Dunning proposed the pilot program last semester to Professor Robert Talbot based on the clinic’s work in employment law, which includes a longstanding partnership with the U.S. Equal Employment Opportunity Commission (EEOC). Talbot said the MSPB cases give students intense training in practical legal skills as they prepare and argue cases against experienced opposing attorneys.

“The MSPB cases give students the unique opportunity to handle an entire civil case, from intake through trial, in one semester,” Talbot said. “Students participate in status and pretrial conferences and fight discovery issues under the Federal Rules of Civil Procedure. They examine and cross-examine witnesses under the Federal Rules of Evidence. Throughout all of this, the speed of the proceeding forces them to work quickly and efficiently. This is the only civil context where students could possibly do a whole case in a semester.”

The clinic has handled approximately 10 cases so far and has provided legal advice to dozens more federal employees through telephone consultations. Students say it is one of the most practical and useful experiences they’ve had in law school.

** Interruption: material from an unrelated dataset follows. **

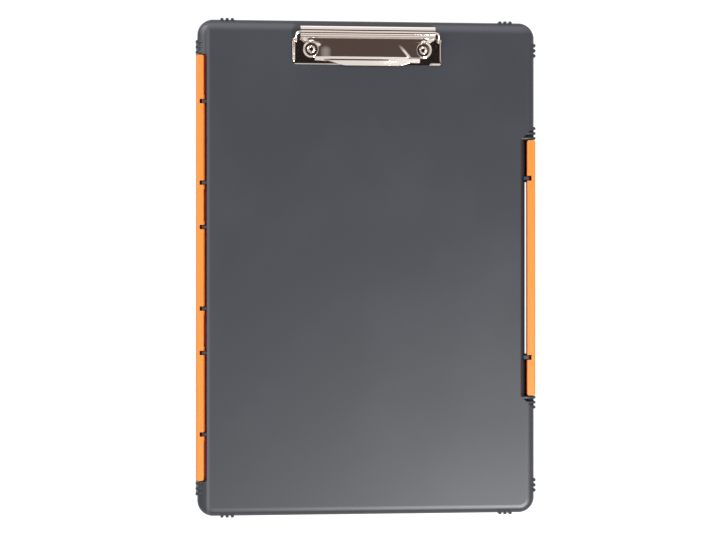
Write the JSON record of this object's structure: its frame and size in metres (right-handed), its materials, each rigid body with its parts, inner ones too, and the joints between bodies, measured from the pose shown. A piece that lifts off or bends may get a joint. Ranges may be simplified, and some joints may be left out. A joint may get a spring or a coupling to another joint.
{
  "type": "storage clipboard box",
  "caption": "Slim storage clipboard that opens like a book: a moulded tray and a writing lid on a double hinge strip, with a swinging latch bar and a sprung paper clip.",
  "frame": {"origin": "underside of the closed box, at the middle of its length and width", "axes": "+X from the hinge strip to the latch bar, +Y to the end with the clip, +Z from the tray to the lid"},
  "size_m": [0.241, 0.3504, 0.0255],
  "materials": {
    "case": "fine matte moulded polypropylene, dark grey",
    "trim": "satin moulded polypropylene, orange",
    "clip": "bright nickel plated steel"
  },
  "bodies": {
    "tray": {"tray_panel": "case", "tray_hinge_side": "case", "tray_latch_side": "case", "tray_clip_end": "case", "tray_far_end": "case", "tray_clip_corner": "case", "tray_far_corner": "case"},
    "spine": {"spine_strip": "trim"},
    "lid": {"lid_panel": "case", "lid_hinge_side": "case", "lid_latch_side": "case", "lid_clip_end": "case", "lid_far_end": "case", "lid_clip_corner": "case", "lid_far_corner": "case", "clip_base_plate": "clip", "clip_spring": "clip", "rivet_left": "clip", "rivet_right": "clip", "rivet_washer_left": "clip", "rivet_washer_right": "clip"},
    "latch": {"latch_bar": "trim"},
    "jaw": {"clip_jaw": "clip"}
  },
  "joints": [
    {"name": "spine_hinge", "type": "hinge", "parent": "tray", "child": "spine", "pos_m": [-0.1154, 0, 0.0024], "axis": [0, -1, 0], "range_deg": [0, 90]},
    {"name": "lid_hinge", "type": "hinge", "parent": "spine", "child": "lid", "pos_m": [-0.1154, 0, 0.0136], "axis": [0, -1, 0], "range_deg": [0, 90]},
    {"name": "latch_hinge", "type": "hinge", "parent": "lid", "child": "latch", "pos_m": [0.11505, 0, 0.0136], "axis": [0, -1, 0], "range_deg": [0, 90]},
    {"name": "jaw_hinge", "type": "hinge", "parent": "lid", "child": "jaw", "pos_m": [0, 0.16495, 0.0213], "axis": [-1, 0, 0], "range_deg": [0, 60], "stiffness_Nm_per_rad": 0.06, "springref_deg": -57.3}
  ]
}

“In this kind of market, employers are looking for hands on clinical experience and that’s what we’re getting,” Cherise Cleofe 3L said. “Professor Talbot is so supportive and he trusts the work we do. We found out about our case the first week of school and he let us run with it. We’re getting experience we normally wouldn’t have, from communicating with clients to serving a 251 page initial disclosure. I am learning how to build a case from the ground up.”

In addition to the pilot project with the MSPB, the USF School of Law Employment Law Clinic represents clients in EEOC mediations, handles wage and hour disputes before the California Labor Commissioner, and makes presentations on employment rights at Bay Area high schools as part of the EEOC’s Youth at Work program.